MGM Mirage looks to raise $2.5 billion in capital
Casino operator MGM Mirage said Wednesday that it would tap its majority shareholder, billionaire Kirk Kerkorian, and use two of its resorts as collateral to help raise $2.5 billion in capital as it fights to save itself and pay down some of its $14 billion in debt.
A series of moves -- including a sixth amendment to its credit agreement, an offering of 81 million new shares and a plan to buy back $1.05 billion in debt due this year -- should help the Las Vegas company get through the recession.
Investors weren’t impressed. Shares of MGM Mirage fell $3.70, or 29.8%, to $8.70 on Wednesday.
Company executives said the stock offering, through which they hope to raise about $1 billion, put MGM Mirage in a quiet period. But they said Kerkorian planned to buy 10% of the 81 million newly issued MGM Mirage shares, or 8.1 million shares.

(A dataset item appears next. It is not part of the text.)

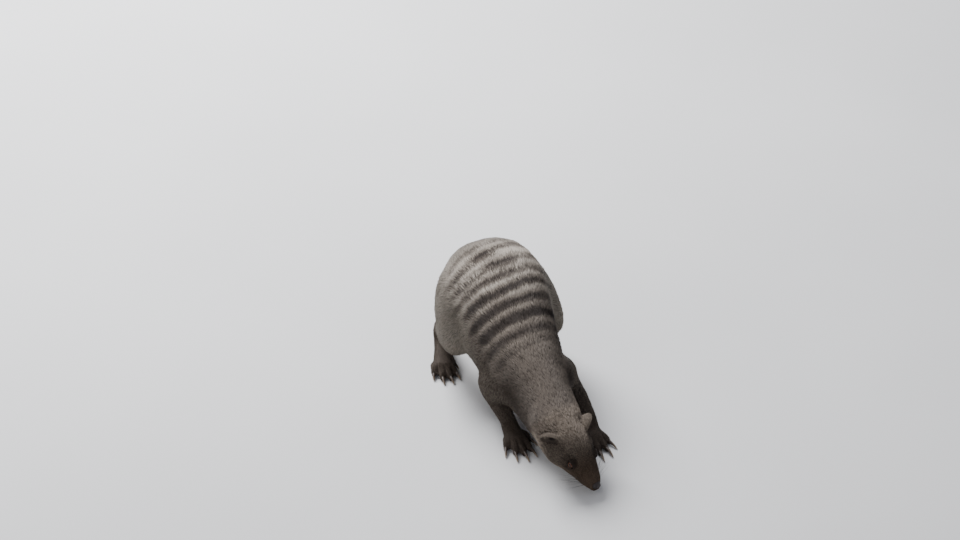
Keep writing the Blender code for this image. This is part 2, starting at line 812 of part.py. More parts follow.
def claw(name, tip, ahead, length, grow=0.0):
    """A claw that leaves the toe's end, arches, and comes down to a point."""
    root = tip - ahead * TOE_RADIUS * CLAW_ROOT + Vector((0, 0, CLAW_ROOT_RISE))
    arch = tip + ahead * length / 2 + Vector((0, 0, CLAW_ARCH_RISE))
    point = tip + ahead * length
    point.z = CLAW_POINT_HEIGHT
    stations = [(at, CLAW_RADIUS * share + grow) for at, share in zip((root, arch, point), CLAW_TAPER)]
    return new_object(name, rod(stations, steps=1, resolution=0, dome=1), "claw")


def set_in(holders, make, name, *where):
    """Makes a solid and cuts its seat, a hair wider, in each piece of flesh that holds it."""
    seat = make("seat", *where, grow=FIT)
    for flesh in holders:
        boolean(flesh, "DIFFERENCE", seat)
    remove(seat)
    return make(name, *where)


def claws_of(side, foot, station, toes, length, flesh):
    """The five claws of one foot."""
    made = []
    for toe, (_, tip, ahead) in zip(TOE_NAMES, toe_lines(side, station, toes)):
        made.append(set_in([flesh], claw, f"claw_{foot}_{side}_{toe}", tip, ahead, length))
    return made


# ---------------------------------------------------------------- the parts


def middle_of(side, stations):
    """The middle station of a stretch of leg, as a point."""
    x, y, z, _, _ = stations[len(stations) // 2]
    return on_side(side, x, y, z)


def joint_cut(joint, offset, normal, sides):
    """A plate near a joint of a leg."""
    wide, tall = sides
    return slab(joint + cm(*offset), Vector(normal), cm(wide), cm(tall))


def fore_limb(body, side):
    """A foreleg: upper arm, forearm and paw with its claws."""
    upper, lower, paw = leg_stations(side)[0]
    limb = take_limb(body, "foreleg", side, *SHOULDER_CUT[side])
    elbow, wrist = on_side(side, *upper[-1][:3]), on_side(side, *paw[0][:3])
    along = (wrist - elbow).normalized()
    down, (wide, tall) = WRIST_CUT
    cutters = [joint_cut(elbow, *ELBOW_CUT), slab(wrist + along * cm(down), along, cm(wide), cm(tall))]
    return part_with(
        limb,
        cutters,
        {
            f"upper_arm_{side}": (on_side(side, *INSIDE_UPPER_ARM), "coat"),
            f"forearm_{side}": (middle_of(side, lower), "coat"),
            f"forepaw_{side}": (middle_of(side, paw), "dark_coat"),
        },
    )


def hind_limb(body, side):
    """A hind leg: thigh, shank and foot with its claws."""
    upper, lower, foot = leg_stations(side)[1]
    limb = take_limb(body, "hindleg", side, *HIP_CUT[side])
    knee, heel = on_side(side, *lower[0][:3]), on_side(side, *foot[0][:3])
    cutters = [joint_cut(knee, *KNEE_CUT), joint_cut(heel, *HEEL_CUT)]
    return part_with(
        limb,
        cutters,
        {
            f"thigh_{side}": (middle_of(side, upper), "coat"),
            f"shank_{side}": (middle_of(side, lower), "coat"),
            f"hind_foot_{side}": (middle_of(side, foot), "dark_coat"),
        },
    )


def trunk_cut(station):
    """A plate through the trunk at one of its stations, which may lie between two."""
    first = int(station)
    share = station - first
    near, far = TRUNK[first], TRUNK[first + 1]
    ends = []
    for k in (1, 2):
        a, b = cm(near[0], *near[k]), cm(far[0], *far[k])
        ends.append(a.lerp(b, share))
    back, belly = ends
    normal = (back - belly).cross(Vector((1, 0, 0)))
    wide, taller = TRUNK_PLATE
    return slab((back + belly) / 2, normal, cm(wide), (back - belly).length + cm(taller))


def tail_cut(station):
    """A plate through the tail at one of its stations."""
    here, ahead = cm(*TAIL[station][:3]), cm(*TAIL[station + 1][:3])
    side = cm(2 * TAIL[station][3] + TAIL_PLATE)
    return slab(here, ahead - cm(*TAIL[station - 1][:3]), side, side)


def head_cuts():
    """The nape's plate and the two plates round the lower jaw."""
    along, across, above = head_axes()
    tall, wide = HEAD_PLATE
    yield block(head_point(cm(NAPE_CUT), 0, 0), (across, above, along), (cm(tall), cm(wide), CUT))
    front, corner, end = (head_point(cm(back), 0, cm(up)) for back, up in (MOUTH_FRONT, MOUTH_END, JAW_END))
    for here, there in ((front, corner), (corner, end)):
        run = (there - here).normalized()
        reach = (there - here).length + CUT
        yield block((here + there) / 2, (across, run, across.cross(run)), (cm(wide), reach, CUT))


def body_parts(body):
    """Head, jaw, neck, trunk and tail, parted from what is left once the legs are off."""
    names = {}
    for name, (back, up) in (("head", INSIDE_HEAD), ("lower_jaw", INSIDE_JAW)):
        names[name] = (head_point(cm(back), 0, cm(up)), "coat")
    for name, point in INSIDE_TRUNK.items():
        names[name] = (cm(*point), "coat")
    names["tail_tip"] = (cm(*INSIDE_TAIL_TIP), "dark_coat")
    cutters = [*head_cuts(), *map(trunk_cut, TRUNK_CUTS), *map(tail_cut, TAIL_CUTS)]
    return part_with(body, cutters, names)


def build():
    """Every named part, in a collection of its own, standing on the floor round the origin."""
    body = fused_body()
    parts = {}
    for side in SIDES:
        parts.update(fore_limb(body, side))
        parts.update(hind_limb(body, side))
    parts.update(body_parts(body))
    parts["nose"] = set_in([parts["head"], parts["lower_jaw"]], nose, "nose")
    for side in SIDES:
        parts[f"eye_{side}"] = set_in([parts["head"]], eye, f"eye_{side}", side)
        parts[f"ear_{side}"] = set_in([parts["head"]], ear, f"ear_{side}", side)
        foreleg, hindleg = leg_stations(side)
        feet = (
            ("fore", foreleg, FORE_TOES, FORE_CLAW, f"forepaw_{side}"),
            ("hind", hindleg, HIND_TOES, HIND_CLAW, f"hind_foot_{side}"),
        )
        for foot, leg, toes, length, flesh in feet:
            for made in claws_of(side, foot, leg[-1][-1], toes, length, parts[flesh]):
                parts[made.name] = made
    return list(parts.values())


def centre_on_origin(parts):
    """Hangs the parts on an empty that puts the middle of the footprint on the origin."""
    corners = np.array([v.co for part in parts for v in part.data.vertices])
    low, high = corners.min(0), corners.max(0)
    animal = bpy.data.objects.new("banded_mongoose", None)
    gathered(PARTS_GROUP).objects.link(animal)
    animal.location = (-(low[0] + high[0]) / 2, -(low[1] + high[1]) / 2, -low[2])
    for part in parts:
        part.parent = animal


def settle(part):
    """Puts a part's origin in its middle and shades it smooth."""
    middle = sum((v.co for v in part.data.vertices), Vector()) / len(part.data.vertices)
    part.data.transform(Matrix.Translation(-middle))
    part.location = middle
    part.data.shade_smooth()
    part.data.set_sharp_from_angle(angle=SHARP_ANGLE)


def main():
    for obj in list(bpy.data.objects):
        remove(obj)
    parts = build()
    centre_on_origin(parts)
    for part in parts:
        settle(part)
    bpy.data.collections.remove(gathered(CUTTERS_GROUP))


main()
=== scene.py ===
"""The looks of a life-size banded mongoose: skin, coat, eyes, nose leather, claws, whiskers and a studio.

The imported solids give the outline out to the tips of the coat. One skin is drawn from them, lying
inside them by the coat's depth, and solid tufts bring the outline back. Lengths are metres, the
animal faces -Y and its left side is +X.
"""

import math

import bmesh
import bpy
import numpy as np
from bpy.props import EnumProperty, FloatProperty, FloatVectorProperty, IntProperty, PointerProperty
from mathutils import Matrix, Vector
from mathutils.bvhtree import BVHTree


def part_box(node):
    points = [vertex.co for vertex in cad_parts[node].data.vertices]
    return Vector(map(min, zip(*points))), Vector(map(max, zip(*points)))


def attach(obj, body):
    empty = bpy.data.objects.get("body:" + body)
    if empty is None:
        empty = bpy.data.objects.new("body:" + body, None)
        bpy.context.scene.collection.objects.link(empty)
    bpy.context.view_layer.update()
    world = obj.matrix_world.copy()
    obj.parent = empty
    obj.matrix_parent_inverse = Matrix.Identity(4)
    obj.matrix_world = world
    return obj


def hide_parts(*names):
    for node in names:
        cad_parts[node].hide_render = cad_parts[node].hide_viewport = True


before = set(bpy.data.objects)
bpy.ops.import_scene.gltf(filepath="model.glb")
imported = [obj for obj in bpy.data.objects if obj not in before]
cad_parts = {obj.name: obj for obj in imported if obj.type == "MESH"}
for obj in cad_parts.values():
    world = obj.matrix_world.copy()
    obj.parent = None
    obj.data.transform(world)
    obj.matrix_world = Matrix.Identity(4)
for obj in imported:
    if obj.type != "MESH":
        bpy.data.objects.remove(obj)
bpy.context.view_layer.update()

bl_info = {
    "name": "Banded Mongoose",
    "version": (1, 0, 0),
    "blender": (4, 5, 0),
    "location": "3D View > Sidebar > Mongoose",
    "description": "Dresses the solids of a banded mongoose with skin, coat, eyes, nose, claws and whiskers",
    "category": "Object",
}

MM = 0.001
CM = 0.01

SIDES = {"left": 1, "right": -1}
HARD_PARTS = ("eye", "nose", "claw")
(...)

Kerkorian’s Beverly Hills-based Tracinda Corp. holds about 53.8% of MGM Mirage’s stock. MGM Mirage had about 276.6 million shares outstanding May 5, according to a filing with the Securities and Exchange Commission.
MGM Mirage said it also planned a private placement of $1.5 billion in notes secured by the Bellagio and Mirage resorts on the Las Vegas Strip. That effectively takes the casinos off the selling block for MGM Mirage.